WHAT YOU SHOULD DO:
Reproduce each line exactly. Skip none.

GIVEN MATERIAL:
========================================================================

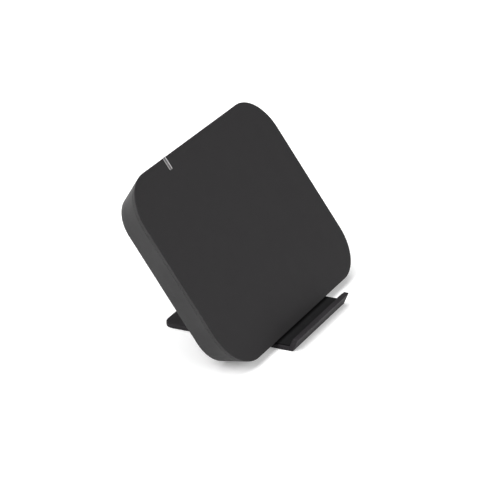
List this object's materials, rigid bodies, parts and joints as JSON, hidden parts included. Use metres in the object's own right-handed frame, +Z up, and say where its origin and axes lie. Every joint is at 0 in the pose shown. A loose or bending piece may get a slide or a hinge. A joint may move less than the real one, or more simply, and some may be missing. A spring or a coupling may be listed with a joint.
{
  "type": "phone stand",
  "caption": "Folding charging stand for a phone: a flat rounded pad leaning back on a narrow hinged foot with an upturned front lip.",
  "frame": {"origin": "on the table, under the middle of the stand's bounding box, opened for use", "axes": "+X to the right as the user sees the pad, +Y to the back, +Z up"},
  "size_m": [0.0978, 0.0545, 0.0613],
  "materials": {
    "panel_plastic": "fine soft-touch texture",
    "housing_plastic": "fine moulded texture",
    "light_window": "frosted clear",
    "black_rubber": "matte silicone",
    "zinc_steel": "zinc plated",
    "black_steel": "black coated steel",
    "foam_tape": "white foam tape",
    "copper_wire": "enamelled copper",
    "ferrite": "sintered, matte",
    "shield_aluminium": "rolled sheet",
    "board_laminate": "solder mask",
    "chip_black": "moulded epoxy",
    "ceramic": "fired ceramic",
    "socket_steel": "bright drawn steel",
    "foot_paint": "satin black paint on a zinc casting"
  },
  "bodies": {
    "foot": {"foot_plate": "foot_paint", "lip_liner": "black_rubber", "foot_pad": "black_rubber", "hinge_pin": "zinc_steel", "spring_washers": "zinc_steel", "pin_clip": "zinc_steel"},
    "pad": {"face_panel": "panel_plastic", "rear_housing": "housing_plastic", "light_pipe": "light_window", "back_feet": "black_rubber", "housing_screws": "zinc_steel", "shield_screws": "zinc_steel", "board_screws": "zinc_steel", "bracket_screws": "black_steel", "coil_adhesive": "foam_tape", "charging_coil": "copper_wire", "ferrite_sheet": "ferrite", "shield_plate": "shield_aluminium", "coil_leads": "copper_wire", "circuit_board": "board_laminate", "control_chip": "chip_black", "power_transistors": "chip_black", "resonant_capacitors": "ceramic", "filter_inductor": "ferrite", "status_led": "light_window", "usb_shell": "socket_steel", "usb_tongue": "chip_black", "hinge_bracket": "black_steel"}
  },
  "joints": [
    {"name": "fold_hinge", "type": "hinge", "parent": "foot", "child": "pad", "pos_m": [0, -0.01064, 0.005], "axis": [1, 0, 0], "range_deg": [-55, 0]}
  ]
}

========================================================================

FULL OUTPUT:
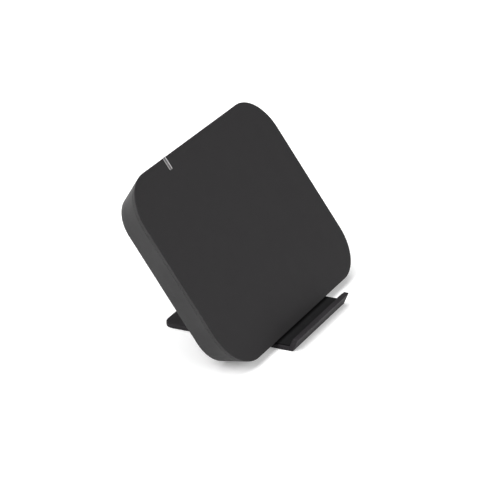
List this object's materials, rigid bodies, parts and joints as JSON, hidden parts included. Use metres in the object's own right-handed frame, +Z up, and say where its origin and axes lie. Every joint is at 0 in the pose shown. A loose or bending piece may get a slide or a hinge. A joint may move less than the real one, or more simply, and some may be missing. A spring or a coupling may be listed with a joint.
{
  "type": "phone stand",
  "caption": "Folding charging stand for a phone: a flat rounded pad leaning back on a narrow hinged foot with an upturned front lip.",
  "frame": {"origin": "on the table, under the middle of the stand's bounding box, opened for use", "axes": "+X to the right as the user sees the pad, +Y to the back, +Z up"},
  "size_m": [0.0978, 0.0545, 0.0613],
  "materials": {
    "panel_plastic": "fine soft-touch texture",
    "housing_plastic": "fine moulded texture",
    "light_window": "frosted clear",
    "black_rubber": "matte silicone",
    "zinc_steel": "zinc plated",
    "black_steel": "black coated steel",
    "foam_tape": "white foam tape",
    "copper_wire": "enamelled copper",
    "ferrite": "sintered, matte",
    "shield_aluminium": "rolled sheet",
    "board_laminate": "solder mask",
    "chip_black": "moulded epoxy",
    "ceramic": "fired ceramic",
    "socket_steel": "bright drawn steel",
    "foot_paint": "satin black paint on a zinc casting"
  },
  "bodies": {
    "foot": {"foot_plate": "foot_paint", "lip_liner": "black_rubber", "foot_pad": "black_rubber", "hinge_pin": "zinc_steel", "spring_washers": "zinc_steel", "pin_clip": "zinc_steel"},
    "pad": {"face_panel": "panel_plastic", "rear_housing": "housing_plastic", "light_pipe": "light_window", "back_feet": "black_rubber", "housing_screws": "zinc_steel", "shield_screws": "zinc_steel", "board_screws": "zinc_steel", "bracket_screws": "black_steel", "coil_adhesive": "foam_tape", "charging_coil": "copper_wire", "ferrite_sheet": "ferrite", "shield_plate": "shield_aluminium", "coil_leads": "copper_wire", "circuit_board": "board_laminate", "control_chip": "chip_black", "power_transistors": "chip_black", "resonant_capacitors": "ceramic", "filter_inductor": "ferrite", "status_led": "light_window", "usb_shell": "socket_steel", "usb_tongue": "chip_black", "hinge_bracket": "black_steel"}
  },
  "joints": [
    {"name": "fold_hinge", "type": "hinge", "parent": "foot", "child": "pad", "pos_m": [0, -0.01064, 0.005], "axis": [1, 0, 0], "range_deg": [-55, 0]}
  ]
}